After discovering a secret bathtub passageway in the most Scooby-Doo way possible last episode, Michael and partner Nadine take to investigating the tunnel underneath their escaped Sin Rostro lead’s hotel room. The tunnel leads to a secret surgical room that connects with the hotel’s established surgical-recovery rooms, leading the investigators to realize that what’s happening in the hidden room isn’t torture or black-market organ operations, but plastic surgery to alter the appearances of criminals, making them impossible to trace. They track the patients who had been recovering in the hotel (one of whom was their missing lead) to the hospital where they are moved in the wake of the hurricane, but by the time they discover the chop shop, their mystery man is long gone, his new face in tow.
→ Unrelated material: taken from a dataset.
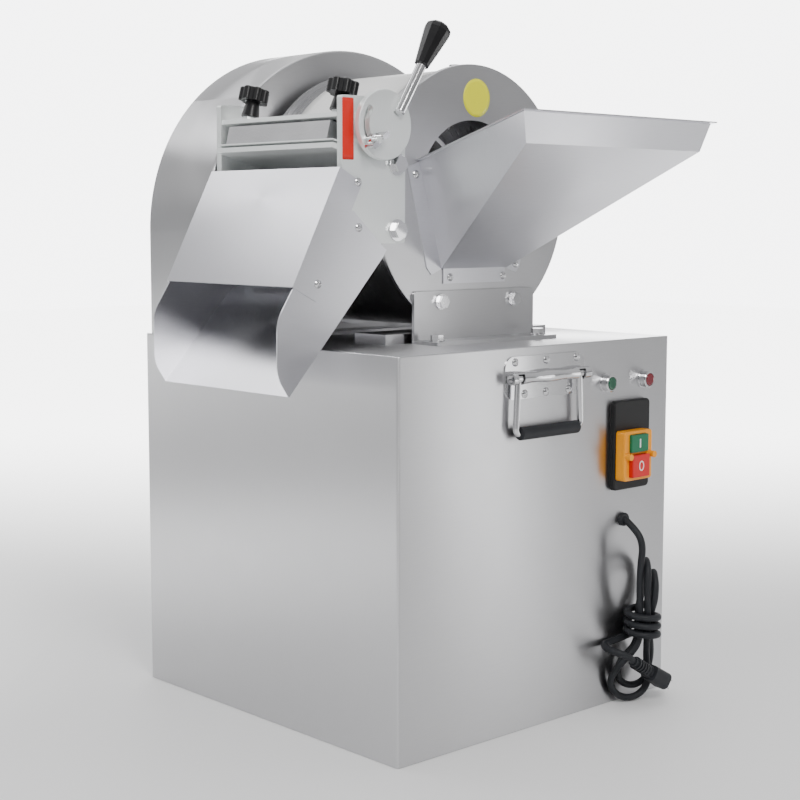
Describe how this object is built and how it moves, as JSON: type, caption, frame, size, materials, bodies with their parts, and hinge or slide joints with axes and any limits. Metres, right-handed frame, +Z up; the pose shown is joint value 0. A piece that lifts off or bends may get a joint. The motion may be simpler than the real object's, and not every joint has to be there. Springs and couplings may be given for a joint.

By episode’s end, Michael is still convinced that Rafael knows more than he’s letting on about the secret activities happening in the hotel, so involved in the inner working has he been from the beginning, but still has nothing but his (admittedly biased) gut feelings to go on. Sadly, those gut feelings may not last long, as in the wake of Michael’s vow to Xo that he would believe that he and Jane belonged together until the day he dies, the final narration confirms that, in fact, Michael did go on believing that until the day he died.
Uh-oh. And with only two weeks until February sweeps, no less.
Is Michael in danger, boy?
Just how much is Rafael hiding?
How long, exactly, can Xo keep her abstinence pledge?
Why is Petra’s mother still using that wheelchair?
What the hell is the deal with Petra’s ex, anyway?
Does Long Beach (where much of Jane is clearly filmed) really look that much like Miami? (No. It does not.)